--- BEGIN EXERCISE DATA ---

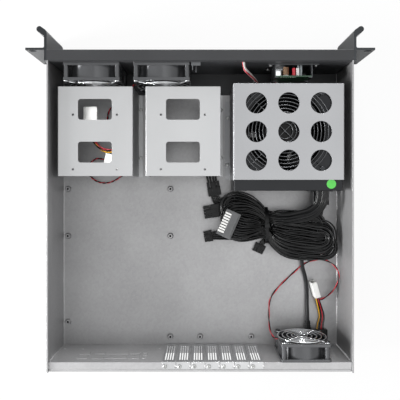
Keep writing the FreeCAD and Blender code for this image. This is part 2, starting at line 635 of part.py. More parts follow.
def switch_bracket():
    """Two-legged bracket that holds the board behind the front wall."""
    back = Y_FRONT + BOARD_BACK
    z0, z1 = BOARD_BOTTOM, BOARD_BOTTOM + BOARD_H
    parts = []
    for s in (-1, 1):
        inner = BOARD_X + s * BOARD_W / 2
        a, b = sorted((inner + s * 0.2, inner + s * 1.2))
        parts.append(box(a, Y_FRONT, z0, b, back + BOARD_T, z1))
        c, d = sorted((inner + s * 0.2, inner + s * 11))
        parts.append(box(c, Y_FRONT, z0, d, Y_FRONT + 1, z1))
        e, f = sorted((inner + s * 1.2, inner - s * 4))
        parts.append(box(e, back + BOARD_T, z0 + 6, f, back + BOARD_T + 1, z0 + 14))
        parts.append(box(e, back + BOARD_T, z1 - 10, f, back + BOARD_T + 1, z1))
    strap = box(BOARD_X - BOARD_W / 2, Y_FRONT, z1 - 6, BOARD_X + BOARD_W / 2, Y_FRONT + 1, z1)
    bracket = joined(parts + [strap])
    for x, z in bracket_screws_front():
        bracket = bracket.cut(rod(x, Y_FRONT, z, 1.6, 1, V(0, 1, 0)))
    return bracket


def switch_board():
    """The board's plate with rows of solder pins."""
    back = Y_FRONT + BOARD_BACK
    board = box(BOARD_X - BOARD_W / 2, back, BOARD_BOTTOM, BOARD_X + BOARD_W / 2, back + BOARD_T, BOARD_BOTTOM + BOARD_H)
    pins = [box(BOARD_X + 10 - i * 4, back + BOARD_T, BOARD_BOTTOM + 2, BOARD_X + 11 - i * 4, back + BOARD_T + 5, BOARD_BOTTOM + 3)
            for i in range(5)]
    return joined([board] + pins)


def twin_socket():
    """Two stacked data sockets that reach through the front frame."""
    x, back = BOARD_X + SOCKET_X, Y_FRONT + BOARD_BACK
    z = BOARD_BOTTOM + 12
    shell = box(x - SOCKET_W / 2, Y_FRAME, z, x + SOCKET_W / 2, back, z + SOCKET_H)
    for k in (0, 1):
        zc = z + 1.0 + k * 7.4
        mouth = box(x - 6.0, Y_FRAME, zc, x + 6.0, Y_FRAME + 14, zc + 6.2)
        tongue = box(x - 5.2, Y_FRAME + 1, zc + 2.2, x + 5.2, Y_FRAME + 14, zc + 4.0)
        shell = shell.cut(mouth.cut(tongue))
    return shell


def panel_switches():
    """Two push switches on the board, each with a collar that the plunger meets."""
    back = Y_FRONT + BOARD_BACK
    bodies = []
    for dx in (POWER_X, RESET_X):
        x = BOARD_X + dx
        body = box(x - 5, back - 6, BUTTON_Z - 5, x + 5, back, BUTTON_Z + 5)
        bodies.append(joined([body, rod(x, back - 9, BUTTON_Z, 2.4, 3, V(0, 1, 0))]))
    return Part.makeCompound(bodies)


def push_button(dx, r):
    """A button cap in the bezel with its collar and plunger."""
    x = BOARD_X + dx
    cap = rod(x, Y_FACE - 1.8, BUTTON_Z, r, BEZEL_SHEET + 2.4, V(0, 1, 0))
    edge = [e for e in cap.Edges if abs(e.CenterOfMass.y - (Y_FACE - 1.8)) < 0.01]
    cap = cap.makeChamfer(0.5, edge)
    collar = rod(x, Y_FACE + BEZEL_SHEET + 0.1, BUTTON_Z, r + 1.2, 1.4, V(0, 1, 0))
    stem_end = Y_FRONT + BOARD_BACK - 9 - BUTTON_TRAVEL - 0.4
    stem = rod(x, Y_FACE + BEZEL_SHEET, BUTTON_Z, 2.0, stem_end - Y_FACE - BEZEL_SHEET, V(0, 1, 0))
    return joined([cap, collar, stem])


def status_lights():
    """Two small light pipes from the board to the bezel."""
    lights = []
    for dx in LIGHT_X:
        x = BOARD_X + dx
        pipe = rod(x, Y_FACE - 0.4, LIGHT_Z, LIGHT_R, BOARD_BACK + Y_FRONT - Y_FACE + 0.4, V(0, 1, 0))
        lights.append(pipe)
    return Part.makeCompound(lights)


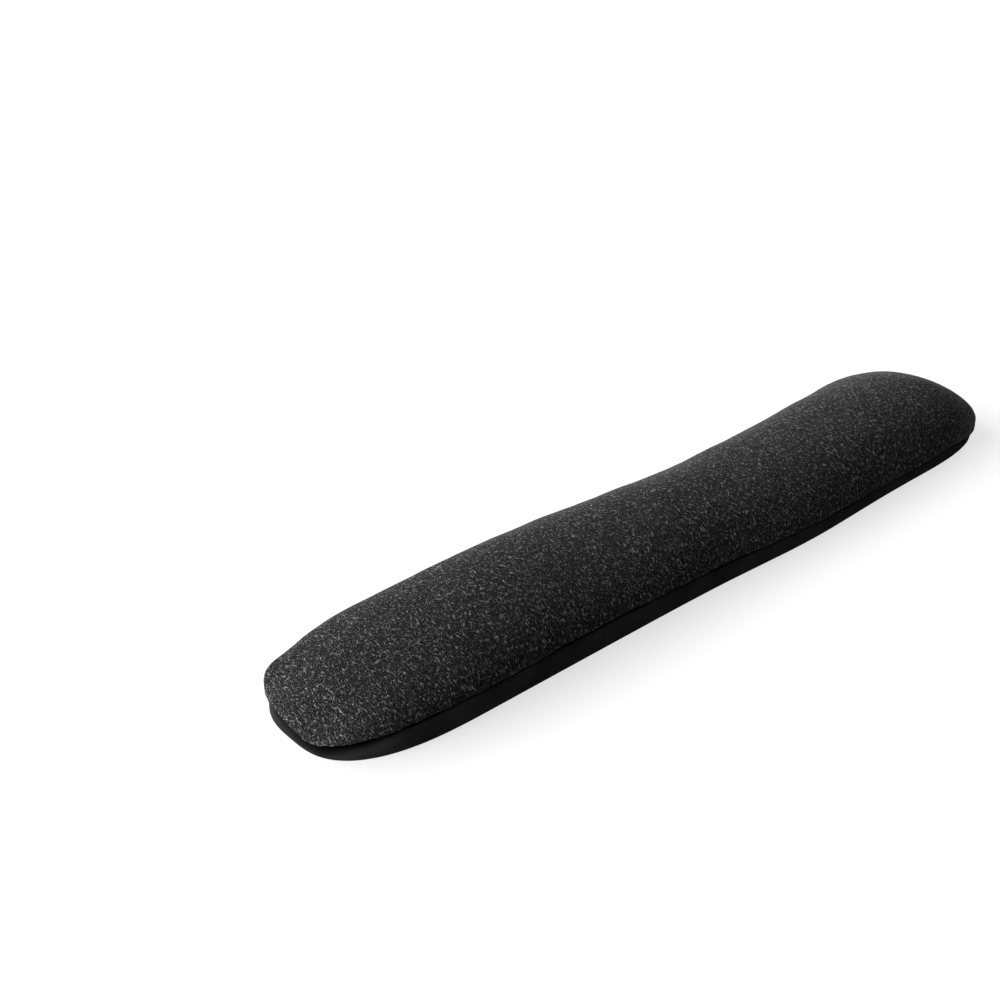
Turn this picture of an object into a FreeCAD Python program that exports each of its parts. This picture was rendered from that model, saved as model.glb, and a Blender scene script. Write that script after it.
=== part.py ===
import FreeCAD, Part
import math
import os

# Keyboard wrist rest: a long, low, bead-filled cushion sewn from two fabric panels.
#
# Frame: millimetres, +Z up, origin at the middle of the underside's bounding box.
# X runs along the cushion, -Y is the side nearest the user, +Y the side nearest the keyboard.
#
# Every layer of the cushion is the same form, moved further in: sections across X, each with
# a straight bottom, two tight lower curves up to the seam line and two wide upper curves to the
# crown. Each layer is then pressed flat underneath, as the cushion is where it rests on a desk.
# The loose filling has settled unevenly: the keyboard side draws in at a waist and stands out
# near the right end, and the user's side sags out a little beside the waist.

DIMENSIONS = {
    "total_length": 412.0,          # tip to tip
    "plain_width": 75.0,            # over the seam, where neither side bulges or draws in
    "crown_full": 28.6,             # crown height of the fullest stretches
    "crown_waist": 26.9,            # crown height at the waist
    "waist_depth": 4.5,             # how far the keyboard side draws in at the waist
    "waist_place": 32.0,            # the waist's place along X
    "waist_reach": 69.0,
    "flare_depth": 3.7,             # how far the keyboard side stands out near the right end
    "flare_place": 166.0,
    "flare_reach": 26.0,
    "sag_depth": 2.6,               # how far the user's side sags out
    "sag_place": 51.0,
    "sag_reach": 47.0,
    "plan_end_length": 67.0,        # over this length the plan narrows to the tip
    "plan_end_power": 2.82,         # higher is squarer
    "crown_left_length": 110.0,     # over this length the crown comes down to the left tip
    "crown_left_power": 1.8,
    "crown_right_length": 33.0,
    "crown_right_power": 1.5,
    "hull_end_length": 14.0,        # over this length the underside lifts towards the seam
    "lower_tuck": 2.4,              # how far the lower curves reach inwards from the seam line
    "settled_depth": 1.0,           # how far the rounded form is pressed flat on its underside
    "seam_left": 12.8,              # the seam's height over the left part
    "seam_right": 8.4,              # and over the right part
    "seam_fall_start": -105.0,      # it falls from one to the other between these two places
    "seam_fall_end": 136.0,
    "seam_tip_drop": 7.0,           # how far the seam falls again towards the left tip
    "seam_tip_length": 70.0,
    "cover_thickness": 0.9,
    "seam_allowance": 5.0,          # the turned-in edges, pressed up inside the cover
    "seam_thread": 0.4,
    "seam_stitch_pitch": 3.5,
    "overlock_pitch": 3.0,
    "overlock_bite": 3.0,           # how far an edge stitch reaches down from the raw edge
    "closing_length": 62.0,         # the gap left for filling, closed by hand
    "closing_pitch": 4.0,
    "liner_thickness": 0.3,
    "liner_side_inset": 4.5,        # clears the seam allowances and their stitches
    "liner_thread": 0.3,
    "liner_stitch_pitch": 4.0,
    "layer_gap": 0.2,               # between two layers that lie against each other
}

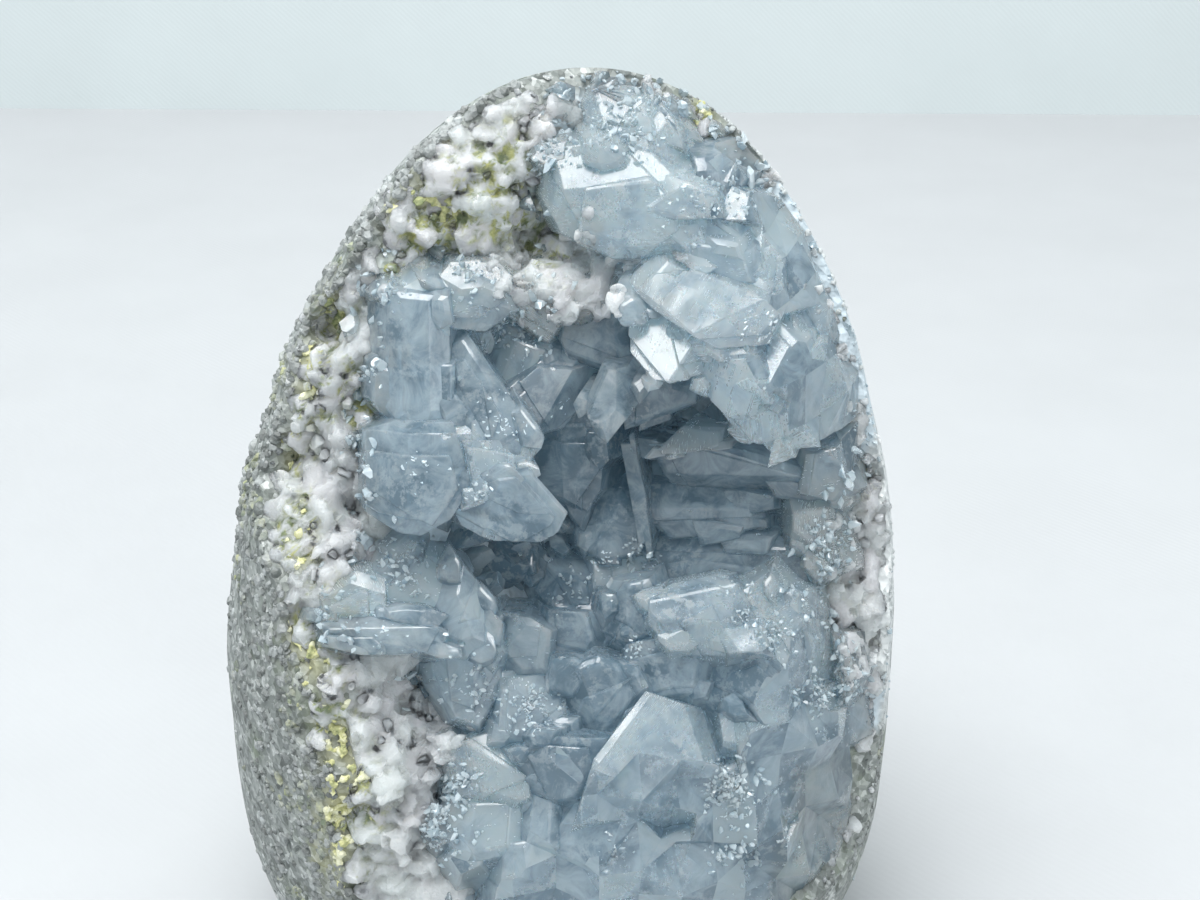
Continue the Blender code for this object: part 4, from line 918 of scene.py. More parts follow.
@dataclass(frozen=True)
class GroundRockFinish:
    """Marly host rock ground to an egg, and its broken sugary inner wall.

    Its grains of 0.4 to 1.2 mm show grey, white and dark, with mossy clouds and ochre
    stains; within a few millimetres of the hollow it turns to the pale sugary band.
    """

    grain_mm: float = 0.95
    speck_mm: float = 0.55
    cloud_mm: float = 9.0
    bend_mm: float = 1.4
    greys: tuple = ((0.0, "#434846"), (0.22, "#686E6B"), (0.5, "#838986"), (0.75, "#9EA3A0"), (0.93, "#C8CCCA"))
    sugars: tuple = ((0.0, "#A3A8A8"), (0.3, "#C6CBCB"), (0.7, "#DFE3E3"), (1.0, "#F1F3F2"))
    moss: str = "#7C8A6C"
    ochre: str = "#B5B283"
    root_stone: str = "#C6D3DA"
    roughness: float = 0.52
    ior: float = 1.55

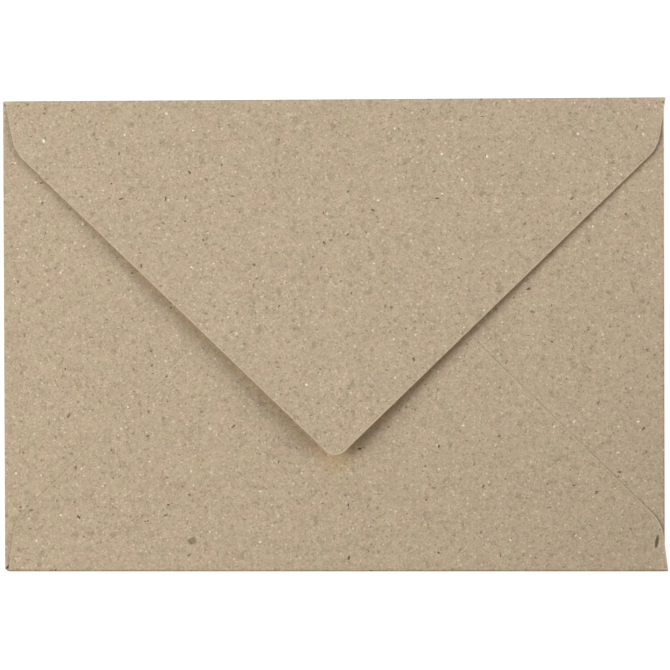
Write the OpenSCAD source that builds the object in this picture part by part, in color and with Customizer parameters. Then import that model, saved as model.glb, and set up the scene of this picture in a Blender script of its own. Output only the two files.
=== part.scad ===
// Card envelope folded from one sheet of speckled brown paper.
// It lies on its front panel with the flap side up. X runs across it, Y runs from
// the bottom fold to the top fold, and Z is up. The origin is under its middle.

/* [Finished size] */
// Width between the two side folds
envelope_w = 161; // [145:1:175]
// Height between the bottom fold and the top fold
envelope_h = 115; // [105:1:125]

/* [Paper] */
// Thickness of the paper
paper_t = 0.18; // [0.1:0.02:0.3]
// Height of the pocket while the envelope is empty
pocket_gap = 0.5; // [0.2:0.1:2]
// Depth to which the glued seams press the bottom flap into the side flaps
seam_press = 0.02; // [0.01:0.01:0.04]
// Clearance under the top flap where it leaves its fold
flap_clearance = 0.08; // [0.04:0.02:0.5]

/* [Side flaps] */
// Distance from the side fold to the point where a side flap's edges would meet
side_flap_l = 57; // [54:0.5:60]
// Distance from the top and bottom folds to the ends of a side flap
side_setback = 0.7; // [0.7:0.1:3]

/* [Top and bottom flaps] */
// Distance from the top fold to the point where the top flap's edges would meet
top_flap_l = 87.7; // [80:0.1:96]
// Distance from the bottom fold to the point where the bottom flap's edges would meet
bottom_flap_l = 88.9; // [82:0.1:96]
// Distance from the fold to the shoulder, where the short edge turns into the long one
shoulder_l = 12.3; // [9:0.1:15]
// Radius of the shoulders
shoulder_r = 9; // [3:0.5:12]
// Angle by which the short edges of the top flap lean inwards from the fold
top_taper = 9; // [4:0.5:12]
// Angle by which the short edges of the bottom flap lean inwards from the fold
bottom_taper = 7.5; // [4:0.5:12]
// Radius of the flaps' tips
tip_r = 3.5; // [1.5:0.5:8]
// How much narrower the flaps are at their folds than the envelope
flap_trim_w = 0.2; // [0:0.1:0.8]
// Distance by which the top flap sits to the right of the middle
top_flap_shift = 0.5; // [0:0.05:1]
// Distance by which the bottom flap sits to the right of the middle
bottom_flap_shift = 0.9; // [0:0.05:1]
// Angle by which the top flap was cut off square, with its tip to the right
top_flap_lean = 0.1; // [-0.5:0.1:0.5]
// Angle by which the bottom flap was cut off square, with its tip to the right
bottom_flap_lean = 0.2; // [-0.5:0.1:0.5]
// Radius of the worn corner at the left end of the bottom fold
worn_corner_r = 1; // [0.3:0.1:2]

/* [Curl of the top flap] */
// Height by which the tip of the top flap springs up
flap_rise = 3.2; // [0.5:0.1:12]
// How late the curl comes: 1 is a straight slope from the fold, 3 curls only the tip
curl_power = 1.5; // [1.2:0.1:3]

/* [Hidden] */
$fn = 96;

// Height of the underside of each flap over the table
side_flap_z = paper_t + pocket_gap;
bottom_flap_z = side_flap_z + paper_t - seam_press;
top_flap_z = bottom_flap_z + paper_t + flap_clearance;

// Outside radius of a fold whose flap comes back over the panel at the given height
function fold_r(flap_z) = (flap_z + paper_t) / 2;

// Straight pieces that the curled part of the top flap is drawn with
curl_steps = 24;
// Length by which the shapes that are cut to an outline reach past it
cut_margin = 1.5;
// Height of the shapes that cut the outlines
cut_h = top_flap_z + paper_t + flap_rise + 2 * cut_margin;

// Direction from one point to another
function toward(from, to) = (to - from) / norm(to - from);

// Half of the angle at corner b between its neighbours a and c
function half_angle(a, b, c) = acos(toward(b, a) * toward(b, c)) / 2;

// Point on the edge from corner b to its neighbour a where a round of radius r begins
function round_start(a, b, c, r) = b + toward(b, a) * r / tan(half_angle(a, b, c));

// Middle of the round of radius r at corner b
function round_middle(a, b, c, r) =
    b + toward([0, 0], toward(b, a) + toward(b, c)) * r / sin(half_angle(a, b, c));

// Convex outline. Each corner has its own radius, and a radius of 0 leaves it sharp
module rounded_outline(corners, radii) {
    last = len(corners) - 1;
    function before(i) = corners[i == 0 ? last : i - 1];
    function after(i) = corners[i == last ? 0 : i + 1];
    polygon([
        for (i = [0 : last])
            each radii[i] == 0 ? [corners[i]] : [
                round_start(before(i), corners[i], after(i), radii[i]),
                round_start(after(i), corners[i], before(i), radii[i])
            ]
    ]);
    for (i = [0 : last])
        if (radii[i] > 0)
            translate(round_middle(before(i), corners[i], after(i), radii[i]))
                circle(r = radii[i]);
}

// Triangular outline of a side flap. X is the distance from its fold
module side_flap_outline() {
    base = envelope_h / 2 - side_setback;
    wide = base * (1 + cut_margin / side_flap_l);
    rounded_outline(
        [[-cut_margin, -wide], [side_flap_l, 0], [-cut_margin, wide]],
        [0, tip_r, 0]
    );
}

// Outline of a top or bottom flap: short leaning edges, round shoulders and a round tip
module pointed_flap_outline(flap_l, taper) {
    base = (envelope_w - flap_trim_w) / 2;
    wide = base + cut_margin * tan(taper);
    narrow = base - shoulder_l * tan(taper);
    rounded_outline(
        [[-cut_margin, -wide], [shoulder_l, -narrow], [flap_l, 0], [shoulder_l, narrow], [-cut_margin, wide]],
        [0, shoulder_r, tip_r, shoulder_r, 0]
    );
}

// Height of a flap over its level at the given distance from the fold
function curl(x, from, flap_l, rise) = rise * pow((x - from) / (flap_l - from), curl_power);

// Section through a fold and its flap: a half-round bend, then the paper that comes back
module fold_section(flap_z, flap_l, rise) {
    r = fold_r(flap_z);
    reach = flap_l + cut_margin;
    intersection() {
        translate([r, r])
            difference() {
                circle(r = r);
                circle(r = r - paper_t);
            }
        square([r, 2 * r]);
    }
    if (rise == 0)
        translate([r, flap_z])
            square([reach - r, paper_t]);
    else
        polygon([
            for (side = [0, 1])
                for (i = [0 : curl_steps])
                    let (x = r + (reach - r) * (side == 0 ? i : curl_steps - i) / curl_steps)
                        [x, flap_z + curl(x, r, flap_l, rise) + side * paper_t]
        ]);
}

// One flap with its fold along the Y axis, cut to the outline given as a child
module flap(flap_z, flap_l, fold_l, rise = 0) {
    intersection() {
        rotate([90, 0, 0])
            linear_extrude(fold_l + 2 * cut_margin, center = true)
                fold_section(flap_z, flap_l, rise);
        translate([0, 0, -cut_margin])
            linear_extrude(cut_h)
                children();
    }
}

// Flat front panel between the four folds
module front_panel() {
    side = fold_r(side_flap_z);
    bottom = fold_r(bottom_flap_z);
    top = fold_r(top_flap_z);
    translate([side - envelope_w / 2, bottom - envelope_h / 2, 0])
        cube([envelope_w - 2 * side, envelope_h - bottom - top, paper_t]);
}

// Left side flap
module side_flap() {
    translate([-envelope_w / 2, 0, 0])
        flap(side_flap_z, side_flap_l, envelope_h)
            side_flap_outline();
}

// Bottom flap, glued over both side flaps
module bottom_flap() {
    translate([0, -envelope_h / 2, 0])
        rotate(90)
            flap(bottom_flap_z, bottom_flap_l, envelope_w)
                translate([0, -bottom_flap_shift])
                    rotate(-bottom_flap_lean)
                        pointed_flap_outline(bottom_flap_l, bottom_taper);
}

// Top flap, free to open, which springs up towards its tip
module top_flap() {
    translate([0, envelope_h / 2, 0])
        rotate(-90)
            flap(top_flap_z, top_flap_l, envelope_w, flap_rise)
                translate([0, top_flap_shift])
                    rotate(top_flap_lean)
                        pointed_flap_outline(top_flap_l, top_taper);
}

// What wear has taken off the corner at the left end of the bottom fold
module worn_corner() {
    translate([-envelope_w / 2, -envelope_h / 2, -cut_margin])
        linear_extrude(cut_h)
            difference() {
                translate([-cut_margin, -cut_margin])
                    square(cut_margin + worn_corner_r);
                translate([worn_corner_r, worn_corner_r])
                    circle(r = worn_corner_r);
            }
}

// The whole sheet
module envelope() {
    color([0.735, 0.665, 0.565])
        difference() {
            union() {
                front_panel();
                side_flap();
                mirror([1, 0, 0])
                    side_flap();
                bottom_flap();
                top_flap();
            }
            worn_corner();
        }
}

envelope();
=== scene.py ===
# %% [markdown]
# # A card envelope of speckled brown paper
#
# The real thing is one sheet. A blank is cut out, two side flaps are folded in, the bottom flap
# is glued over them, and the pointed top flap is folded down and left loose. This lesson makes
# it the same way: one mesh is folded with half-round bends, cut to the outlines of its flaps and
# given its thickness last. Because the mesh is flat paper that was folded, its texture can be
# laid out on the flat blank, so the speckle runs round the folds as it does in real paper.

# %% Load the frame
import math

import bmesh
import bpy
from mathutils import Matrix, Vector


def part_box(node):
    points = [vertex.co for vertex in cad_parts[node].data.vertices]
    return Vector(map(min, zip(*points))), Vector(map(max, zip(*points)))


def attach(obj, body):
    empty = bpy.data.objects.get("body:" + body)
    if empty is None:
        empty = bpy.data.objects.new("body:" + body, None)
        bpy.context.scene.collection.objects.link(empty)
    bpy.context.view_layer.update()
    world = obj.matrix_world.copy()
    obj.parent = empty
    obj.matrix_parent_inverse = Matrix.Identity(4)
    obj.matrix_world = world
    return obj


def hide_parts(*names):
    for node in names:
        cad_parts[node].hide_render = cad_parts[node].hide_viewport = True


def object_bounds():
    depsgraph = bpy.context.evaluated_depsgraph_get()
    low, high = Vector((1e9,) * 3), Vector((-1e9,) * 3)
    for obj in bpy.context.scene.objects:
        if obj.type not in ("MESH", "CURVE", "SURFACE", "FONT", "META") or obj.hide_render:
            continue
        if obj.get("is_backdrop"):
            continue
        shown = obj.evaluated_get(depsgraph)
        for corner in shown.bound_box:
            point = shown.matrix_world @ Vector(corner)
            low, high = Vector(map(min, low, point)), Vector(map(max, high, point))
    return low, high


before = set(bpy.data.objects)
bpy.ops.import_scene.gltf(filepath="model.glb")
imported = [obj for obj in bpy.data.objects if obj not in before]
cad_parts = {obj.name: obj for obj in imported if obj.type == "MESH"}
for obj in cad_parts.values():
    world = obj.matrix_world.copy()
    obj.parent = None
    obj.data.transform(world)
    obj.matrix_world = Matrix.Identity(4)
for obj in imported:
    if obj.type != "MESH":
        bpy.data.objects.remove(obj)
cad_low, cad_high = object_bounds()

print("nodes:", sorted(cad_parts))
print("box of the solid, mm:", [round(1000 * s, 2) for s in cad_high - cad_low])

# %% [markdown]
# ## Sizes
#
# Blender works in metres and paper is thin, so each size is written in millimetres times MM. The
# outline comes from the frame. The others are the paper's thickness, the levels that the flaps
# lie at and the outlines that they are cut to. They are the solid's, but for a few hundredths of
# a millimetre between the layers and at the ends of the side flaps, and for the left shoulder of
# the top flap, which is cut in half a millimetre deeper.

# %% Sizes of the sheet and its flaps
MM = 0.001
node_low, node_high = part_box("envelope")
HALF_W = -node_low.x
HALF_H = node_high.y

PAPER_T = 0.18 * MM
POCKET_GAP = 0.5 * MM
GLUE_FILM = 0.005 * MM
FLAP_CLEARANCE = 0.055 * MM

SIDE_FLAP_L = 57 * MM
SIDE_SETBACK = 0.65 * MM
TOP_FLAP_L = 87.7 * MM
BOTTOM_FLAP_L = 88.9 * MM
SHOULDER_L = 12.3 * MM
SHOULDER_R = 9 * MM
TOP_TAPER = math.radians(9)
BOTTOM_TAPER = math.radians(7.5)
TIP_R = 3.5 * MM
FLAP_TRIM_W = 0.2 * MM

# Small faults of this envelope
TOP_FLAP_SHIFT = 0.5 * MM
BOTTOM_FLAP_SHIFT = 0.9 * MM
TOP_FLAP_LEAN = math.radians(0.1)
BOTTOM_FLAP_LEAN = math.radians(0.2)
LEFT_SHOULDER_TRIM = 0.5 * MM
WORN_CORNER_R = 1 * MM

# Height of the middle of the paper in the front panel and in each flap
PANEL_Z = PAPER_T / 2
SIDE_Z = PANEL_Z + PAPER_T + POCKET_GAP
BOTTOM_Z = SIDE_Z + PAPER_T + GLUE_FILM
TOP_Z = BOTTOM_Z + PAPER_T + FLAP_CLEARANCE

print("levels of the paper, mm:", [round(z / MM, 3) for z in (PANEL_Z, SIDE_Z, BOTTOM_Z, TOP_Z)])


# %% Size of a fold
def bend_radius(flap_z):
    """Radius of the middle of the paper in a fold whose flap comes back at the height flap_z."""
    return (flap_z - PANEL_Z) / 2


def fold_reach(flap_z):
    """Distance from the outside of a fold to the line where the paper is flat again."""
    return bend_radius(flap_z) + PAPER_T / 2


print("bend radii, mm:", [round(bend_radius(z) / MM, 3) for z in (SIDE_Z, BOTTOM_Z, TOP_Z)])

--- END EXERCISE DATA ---

Report how many lines above hold the string "FreeCAD", giving nothing but the number.

3